Ken Brower of Brower Architectural Associates in Palm Beach sent us this 1907 map of Palm Beach and West Palm Beach published by Currie Investment Company.

Click on the map to view a larger version, or click here for an even larger version in a PDF file.

George Graham Currie, a native of Quebec, arrived in Florida penniless, became a lawyer, made and lost a fortune in real estate, and was West Palm Beach mayor from 1901 to 1902. He wrote at least 18 books of poems, musical lyrics and essays and aspired to be Florida’s poet laureate. Currie died in 1926, soon after the Delray Beach park named for him was was dedicated. Currie Park in West Palm Beach was dedicated in 1949. Currie’s son, longtime county judge Francis Angevine “Banzai” Currie, died in 1979.

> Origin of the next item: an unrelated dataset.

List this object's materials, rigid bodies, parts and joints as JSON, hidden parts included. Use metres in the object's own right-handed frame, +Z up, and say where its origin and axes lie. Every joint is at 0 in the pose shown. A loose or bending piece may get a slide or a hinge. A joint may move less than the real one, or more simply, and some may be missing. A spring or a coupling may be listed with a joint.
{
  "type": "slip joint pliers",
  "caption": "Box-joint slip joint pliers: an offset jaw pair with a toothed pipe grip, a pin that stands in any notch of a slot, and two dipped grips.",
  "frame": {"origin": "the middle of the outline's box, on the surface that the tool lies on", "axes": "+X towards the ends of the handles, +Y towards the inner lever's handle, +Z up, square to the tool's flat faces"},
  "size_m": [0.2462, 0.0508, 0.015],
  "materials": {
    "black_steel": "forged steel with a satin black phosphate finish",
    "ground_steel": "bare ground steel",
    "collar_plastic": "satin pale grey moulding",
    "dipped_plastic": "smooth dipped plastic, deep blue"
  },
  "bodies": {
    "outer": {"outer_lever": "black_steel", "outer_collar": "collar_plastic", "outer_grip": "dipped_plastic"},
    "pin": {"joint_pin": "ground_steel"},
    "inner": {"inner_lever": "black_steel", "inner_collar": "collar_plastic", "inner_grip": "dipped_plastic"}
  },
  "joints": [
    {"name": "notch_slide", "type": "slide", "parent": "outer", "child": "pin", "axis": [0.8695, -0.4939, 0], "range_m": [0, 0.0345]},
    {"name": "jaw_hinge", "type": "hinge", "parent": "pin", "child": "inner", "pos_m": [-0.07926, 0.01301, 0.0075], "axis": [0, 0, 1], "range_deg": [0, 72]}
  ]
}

Judge James Knott featured the 1907 map in the Brown Wrapper in 1981: “A legacy from Mr. Currie’s career as a major land developer is a 1907 map of the coastal area comprising the Palm Beaches and neighboring towns.”

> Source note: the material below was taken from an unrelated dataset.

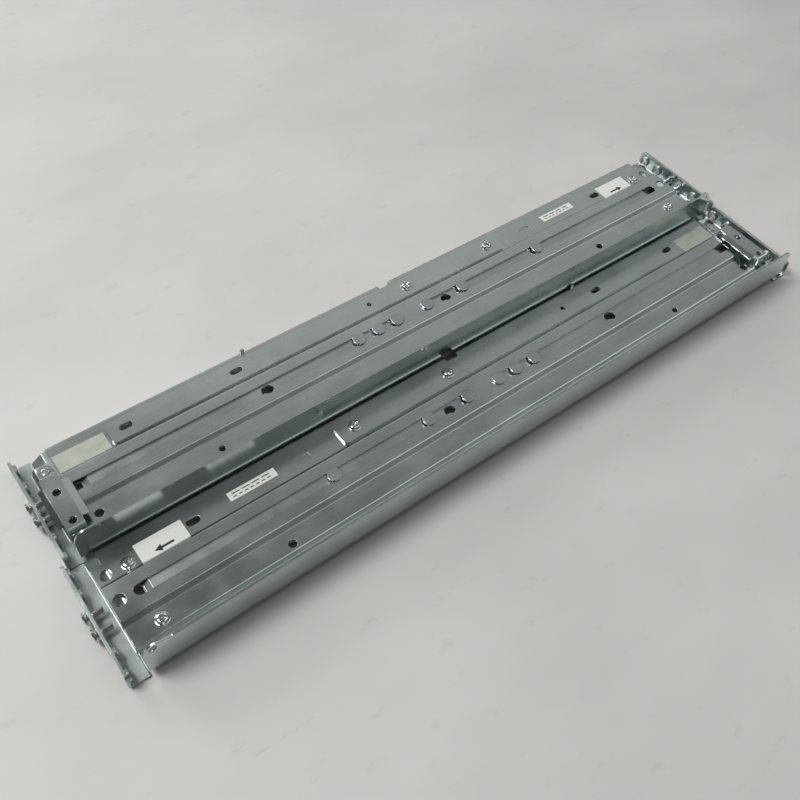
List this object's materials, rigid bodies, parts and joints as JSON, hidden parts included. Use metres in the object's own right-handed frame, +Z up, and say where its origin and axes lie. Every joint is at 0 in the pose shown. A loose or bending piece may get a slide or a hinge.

Places featured on the map include a tea house and restaurant called the House Boat in Lake Worth near the inlet, described by Judge Knott as “not a boat, but a capacious structure set several feet above the water on concrete pilings.” The House Boat was destroyed by the 1928 hurricane. Coniff Hermitage, just above the inlet, “now almost vanished from human memory, was a picturesque shack inhabited (as its name suggests) by an old hermit.”

The map also lists “sights to be seen by horseback, bicycle, rail, automobile, launch, or canoe,” including Haley’s Island (“the smallest homestead in the United States”), the Loxahatchee River (“with its mangrove bordered shores and beautiful, sinuous arms”), Hobe Sound (“the theatrical company”), Stuart (“where ex-President Cleveland spends his winter”), the Boynton Hotel (“fine place for an ocean bath and a good meal”), Delray (“where the largest shipments of pines are made on the east coast”), and the castaway’s lonely grave in Boca Raton.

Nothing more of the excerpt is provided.